Androcalva perkinsiana
- Conservation status: Critically endangered (EPBC Act)

Scientific classification
- Kingdom: Plantae
- Clade: Embryophytes
- Clade: Tracheophytes
- Clade: Spermatophytes
- Clade: Angiosperms
- Clade: Eudicots
- Clade: Rosids
- Order: Malvales
- Family: Malvaceae
- Genus: Androcalva
- Species: A. perkinsiana
- Binomial name: Androcalva perkinsiana (Guymer) C.F.Wilkins & Whitlock
- Synonyms: Androcalva perkinsiana C.F.Wilkins & Whitlock nom. inval.; Commersonia perkinsiana Guymer;

= Androcalva perkinsiana =

- Genus: Androcalva
- Species: perkinsiana
- Authority: (Guymer) C.F.Wilkins & Whitlock
- Conservation status: CR
- Synonyms: Androcalva perkinsiana C.F.Wilkins & Whitlock nom. inval., Commersonia perkinsiana Guymer

Species of shrub

Androcalva perkinsiana, commonly known as headland commersonia, is a species of flowering plant in the family Malvaceae and is endemic to a restricted part of central eastern Queensland. It is a small, erect shrub with hairy young branchlets, oblong or lance-shaped leaves with 5 to 11 pairs of small serrations on the edges, and groups of 3 to 4 pale purple flowers.

==Description==
Androcalva perkinsiana is an erect shrub that typically grows up to 10 cm high, 30 cm wide, and that forms suckers. Its young branchlets are covered with soft, glandular hairs. The leaves are oblong to lance-shaped, 20–40 mm long and 6–11 mm wide on a petiole 2–5 mm long with triangular stipules 2–3 mm long at the base. The edges of the leaves have 5 to 11 pairs of small serrations, the upper surface is covered with star-shaped hairs and the lower surface is velvety-hairy. The flowers are arranged in groups of 3 or 4 on a peduncle 1.5–2.5 mm long, each flower on a pedicel less than 2 mm long, with bracts 2 mm long at the base. The flowers are pale purple and 7–9 mm in diameter with 5 petal-like sepals, the lobes 2.0–3.5 mm long. The petals are 3.4–4.0 mm long, the middle lobe egg-shaped and the side lobes rounded. Flowering has been recorded in April and December.

==Taxonomy==
This species was first formally described in 2006 by Gordon Guymer who gave it the name Commersonia perkinsiana in the journal Austrobaileya from specimens collected in the Byfield Conservation Park in 2005. In 2012, Carolyn Wilkins and Barbara Whitlock transferred the species to Androcalva as A. perkinsiana in Australian Systematic Botany. The specific epithet (perkinsiana) honours David Perkins (1945–2006), who furthered the conservation of Queensland's coastal environment and marine parks.

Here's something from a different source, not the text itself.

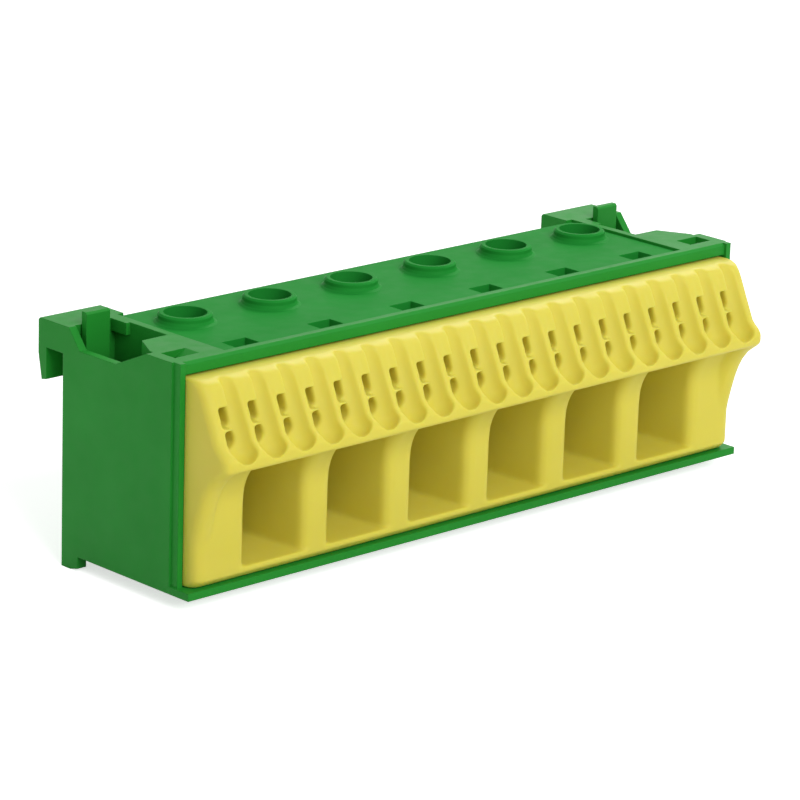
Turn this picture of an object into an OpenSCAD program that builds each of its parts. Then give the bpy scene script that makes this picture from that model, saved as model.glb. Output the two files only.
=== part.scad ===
// Earth terminal bar for a distribution board: large screw clamps in one row and
// push-in clamps for thin conductors in a second row above them, in one housing.
// X runs along the bar, +Y points to the carrier rail behind it, +Z to the clamp screws.
// The origin is the centre of the bounding box's bottom face.

/* [Housing] */
// Length of the housing
body_l = 105; // [104:0.5:112]
// Depth from the insert's front face to the back face
body_d = 26.2; // [26:0.1:30]
// Height from the underside to the top of the end blocks
body_h = 31.45; // [31:0.05:34]
// Thickness of the end walls
wall = 1.2; // [1:0.1:1.4]
// Thickness of the back wall
back_t = 2; // [1.2:0.1:2.4]
// Thickness of the bottom plate, whose front edge is the lower lip
floor_t = 1.05; // [0.8:0.05:1.1]
// Setback of the upper lip from the insert's front face
lip_back = 3; // [2.4:0.1:3.4]
// Depth of the upper lip along Y
lip_w = 1.3; // [0.8:0.1:1.5]
// Height of the upper lip
lip_t = 1.7; // [1.2:0.1:1.85]
// Setback of the end walls' front edge
side_back = 2.6; // [1.5:0.1:3]
// Width of the sunk strip along the end walls' front edge
strip_w = 1.3; // [0.6:0.1:2]
// Depth of that strip
strip_in = 0.3; // [0.1:0.05:0.5]

/* [End blocks] */
// Gap between a pocket's wall and the outermost cage
block_gap = 0.5; // [0.2:0.1:0.8]
// Front edge of the pocket, from the back face
pocket_back = 11.8; // [10:0.1:12]
// Floor of the pocket above the underside
pocket_z = 3; // [2:0.5:12]
// Depth of the end wall's notch
notch_h = 2.8; // [1:0.1:6]
// Width of the release finger
finger_w = 4; // [2:0.1:4.6]
// Thickness of the release finger
finger_t = 1; // [0.8:0.1:1.2]
// Height of the finger's tip above the end block
finger_rise = 1.85; // [0.5:0.05:4]

/* [Rail hooks and feet] */
// Length of each hook along X
hook_l = 10.3; // [6:0.1:14]
// Reach of the hook behind the back face
hook_out = 5.2; // [4:0.1:8]
// Thickness of the hook's arm
hook_arm = 3.85; // [2:0.05:6]
// Thickness of the hook's lip
hook_lip = 1.7; // [1:0.1:2.4]
// Height of the hook from its top to the lip's end
hook_h = 8.45; // [6.5:0.05:14]
// Height of the feet under the housing
foot_h = 2.05; // [1:0.05:4]
// Length of a foot along Y
foot_w = 3.4; // [1.5:0.1:6]
// Thickness of a foot along X
foot_t = 1.5; // [1:0.1:3]

/* [Cover] */
// Thickness of the cover plate
cover_t = 1.5; // [1.3:0.05:1.6]
// Step from the end blocks down to the cover
cover_drop = 0.35; // [0.2:0.05:0.5]
// Outer diameter of a collar at its top
collar_d = 7.4; // [7:0.1:9]
// Outer diameter of a collar at its foot
collar_foot_d = 8.6; // [8:0.1:11]
// Height of a collar above the cover
collar_h = 1.3; // [0.8:0.1:3]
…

==Distribution and habitat==
Headland commersonia is only known from a single population on a coastal headland in Byfield Conservation Park where it grows in tussock grassland at Stockyard Point, Queensland. A road and a carpark intersects the known occurrence of this species. Threats to this species include trampling by vehicles or foot traffic, too few fires causing smothering by invasive species, too many fires causing genetic diversity loss, a single pathogen causing the extinction of the species, introduction of an invasive species due to increased visitation, and climate change. The vegetation community which this species grows in is classified as "of concern" under the Queensland Vegetation Management Act 1999. The population of this species is estimated to be fewer than 250 mature individuals. The entire population has a high likelihood either be genetically identical through vegetative reproduction, or consist of a handful of individuals with distinct genetic variations. If the former is true an introduction of a plant pathogen has the potential to cause determent to the species population.

Associated species of this community include:
- Acacia julifera
- Acacia juncifolia
- Comesperma oblongatum
- Chrysocephalum apiculatum
- Dodonaea lanceolata var. subsessilifolia
- Grevillea banksii
- Hardenbergia violacea
- Coronidium lanuginosum (Helichrysum lanuginosum)
- Xerochrysum bracteatum

==Conservation status==
Androcalva perkinsiana is listed as "critically endangered" under the Australian Government Environment Protection and Biodiversity Conservation Act 1999.